Even today I still go by my father's grave the week of All Saints Day.  Last week I went by Dad's grave with mom.  We cleaned the plate marker and placed new flowers at his grave.  I never can get over the many more people who have been buried close to my dad since my last visit to his grave.  Those families get it.  The parents of the one year old who is buried five feet down from my dad.  The family of the thirty year old woman who is buried seven spaces to the left of my dad's grave.  And this year, just the day before a funeral had been held adjacent to my dad's grave.  It was the burial of someone else's daughter.  The floral bouquets were still freshly covering the burial site.  I remember thinking, I know the agony that family is going through right now.  I still cope with the same extreme grief, overwhelming sadness, and loneliness that remains since my Dad left this world.  I'm glad I have a place to come and honor him, talk to him.  I don't know what people whose deceased are buried in mausoleums do when they visit their deceased.  Stand in front of a wall of shelving units, maybe?  That would be too impersonal for me. I sit on a nearby bench and talk with my Dad while visiting the cemetery where he is buried.
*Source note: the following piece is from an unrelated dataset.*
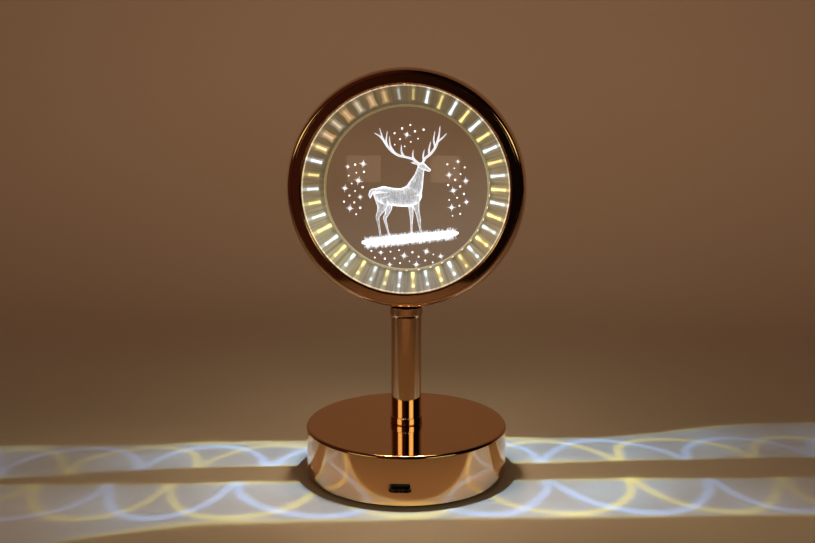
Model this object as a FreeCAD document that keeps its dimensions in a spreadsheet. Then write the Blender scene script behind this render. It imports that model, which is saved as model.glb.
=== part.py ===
import FreeCAD, Part
import math
import os
import re

import Sketcher

# Touch lamp: a drum base with a charging port, a slim stem and a ring that holds
# a thick round glass lit from its rim. Millimetres, Z up, X to the right, the
# ring faces -Y. The origin is the middle of the foot, on the table.

doc = FreeCAD.newDocument("touch_lamp")
sheet = doc.addObject("Spreadsheet::Sheet", "Sizes")
finished = []
numbers = {}


class Size:
    """A length that carries its number and its formula over the sheet's cells."""

    def __init__(self, number, formula):
        self.number = number
        self.formula = formula

    def join(self, other, sign, number):
        other_formula = other.formula if isinstance(other, Size) else repr(other)
        return Size(number, f"({self.formula} {sign} {other_formula})")

    def __add__(self, other):
        return self.join(other, "+", self.number + plain(other))

    def __sub__(self, other):
        return self.join(other, "-", self.number - plain(other))

    def __mul__(self, other):
        return self.join(other, "*", self.number * plain(other))

    def __truediv__(self, other):
        return self.join(other, "/", self.number / plain(other))

    def __neg__(self):
        return Size(-self.number, f"(0 - {self.formula})")

    def root(self):
        return Size(math.sqrt(self.number), f"sqrt({self.formula})")


def plain(value):
    """The number of a size, or the number itself."""
    return value.number if isinstance(value, Size) else value


def size(name, number):
    """One driving dimension: a cell of the sheet, named by its alias."""
    cell = f"B{len(numbers) + 1}"
    sheet.set(f"A{len(numbers) + 1}", name)
    sheet.set(cell, str(number))
    sheet.setAlias(cell, name)
    numbers[name] = number
    return Size(number, f"Sizes.{name}")


# Driving dimensions of the base
foot_inset = size("foot_inset", 3.0)
foot_height = size("foot_height", 1.5)
cover_radius = size("cover_radius", 45.0)
cover_height = size("cover_height", 21.3)
cover_wall = size("cover_wall", 1.2)
cover_top = size("cover_top", 1.5)
cover_edge_round = size("cover_edge_round", 1.3)
port_side_margin = size("port_side_margin", 0.18)
port_end_margin = size("port_end_margin", 0.32)
port_corner = size("port_corner", 1.0)
port_level = size("port_level", 9.3)
chassis_clearance = size("chassis_clearance", 0.2)
chassis_floor = size("chassis_floor", 2.0)
chassis_rim_wall = size("chassis_rim_wall", 1.0)
chassis_rim_tall = size("chassis_rim_tall", 2.3)
ballast_rim_gap = size("ballast_rim_gap", 2.6)
ballast_thickness = size("ballast_thickness", 4.0)
ballast_clearance = size("ballast_clearance", 0.4)
post_radius = size("post_radius", 3.0)
post_inset = size("post_inset", 7.3)
post_seat_margin = size("post_seat_margin", 0.5)
post_seat_tall = size("post_seat_tall", 2.0)
screw_radius = size("screw_radius", 1.2)
screw_clearance = size("screw_clearance", 0.1)
screw_head_radius = size("screw_head_radius", 2.3)
screw_head_tall = size("screw_head_tall", 1.5)
screw_reach = size("screw_reach", 7.0)
ballast_screw_inset = size("ballast_screw_inset", 12.0)

# Driving dimensions of the stem
collar_step = size("collar_step", 0.5)
collar_tall = size("collar_tall", 3.3)
collar_blend_tall = size("collar_blend_tall", 1.0)
collar_foot_chamfer = size("collar_foot_chamfer", 0.5)
collar_edge_round = size("collar_edge_round", 0.25)
spigot_tall = size("spigot_tall", 5.0)
spigot_clearance = size("spigot_clearance", 0.1)
tube_radius = size("tube_radius", 6.75)
tube_wall = size("tube_wall", 1.0)
tube_length = size("tube_length", 45.6)
rod_wall = size("rod_wall", 1.1)
rod_bore_clearance = size("rod_bore_clearance", 0.2)
rod_clearance = size("rod_clearance", 0.2)
rod_flange_reach = size("rod_flange_reach", 1.5)
rod_flange_tall = size("rod_flange_tall", 1.2)
rod_flange_room = size("rod_flange_room", 0.4)
rod_tail = size("rod_tail", 1.8)
nut_wall = size("nut_wall", 2.0)
nut_tall = size("nut_tall", 5.0)
lock_washer_margin = size("lock_washer_margin", 0.5)
lock_washer_tall = size("lock_washer_tall", 1.0)
backing_washer_radius = size("backing_washer_radius", 12.0)
backing_washer_tall = size("backing_washer_tall", 1.5)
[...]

This year I was not present at the All Saints Day ceremony at my home church.  My mom still lights a candle in my father's name each year.  I spent the morning planting pansies, cabbage plants, and two rosemary trees in my front yard.  One of my neighbors came walking by and asked why I spend so much time working on my yard.  I told him it was something I had in common with my Dad:  a love of beautifying and taking care of my little portion of the earth.  It's my way of honoring my Dad now on All Saints Day.  It brings me more peace and ebbs the anguish a tiny bit more each year.  It's my way of still being with my dad.  One day you will understand.  You will discover your own means of finding some little bit of comfort, tranquility in regards to losing a loved one.  It's a whole different reality when All Saints Day hits a little bit more close to home and heart.